Delete your Instagram account this summer. Go back to the office after the holidays without your workmates knowing if you’ve seen a sunset or been sailing on a yacht. Above all, don’t provide any information about your beachside paella, or where you went jogging or what music you listened to.
Because when the post-millennial mindset plumbs the non-conformist depths of the most radical postmodernity, it’s no longer mainstream to be an Instagrammer. Every summer, tourists queue up for hours at the trendiest hotspots to get the perfect snap to upload on their smartphones and blitz their social media channels. We spend hours (as Apple reminds us with its “Screen Time”) adding filters to buy happiness in exchange for Likes, as if it were an episode of Black Mirror.
We look at the same photos over and over again (please spare 2:13 minutes to watch this video1), and although Instagram is experimenting with not showing Likes in some countries, the fever of popularity still spreads faster than the hashtags we post: at a speed that gets even faster with Stories, the latest craze among the #InstagramGeneration, which provides real time commentaries on every bite, every rooftop and every skyline as if it were broadcasting a football match on the radio.
But what role does architecture play in the Cloud? In most cases, it serves as a backdrop in support of a narrative, and it’s anabolised by @users capable of putting a mirror beneath the iPhone to create a virtual reality2 which devours places and buildings just as fast as you can click on Stories or Like.
Network speeds are now a direct enemy of architecture. “Hey Mr. Architect, how long does your building take?” That question, asked in the most authentic Buckminster Fuller style, is intended not to elicit a “5,619 tonnes”-type answer, but to highlight how different the time scales are in architecture and social networks. Architecture has become obsolete, slow and too physical, too real. It’s been pushed into the background for not being able to satisfy the voracious hunger of the social networks: one, two, five years of design/construction condensed into images which are old news within 24 hours.

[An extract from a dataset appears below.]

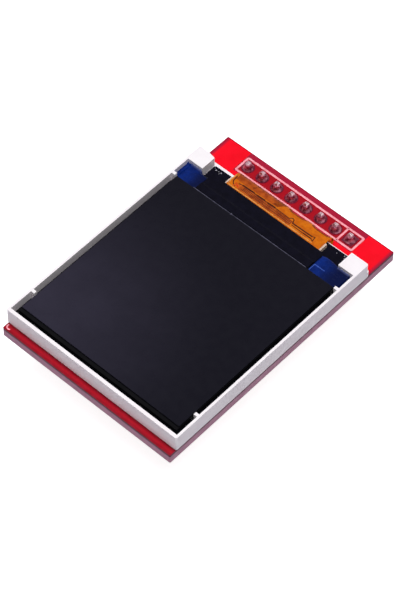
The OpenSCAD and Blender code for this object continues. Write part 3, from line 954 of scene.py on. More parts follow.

But the keen eye of the professional architect, a species which seemed to have died and been replaced by the @user, is now missed as people begin to feel nostalgia for the serene absence of speed. And that, dear architect, is why this summer you should delete your Instagram account and not post photos of your building. Being an Instagrammer is no longer mainstream. It’s time now to be discreet, to avoid Instagrammable places and to return to the physical world, the world of paper. Go back to the office armed with topics for conversation for the coffee break. Explain where you went without anyone saying “Yes, I saw it in your Stories”.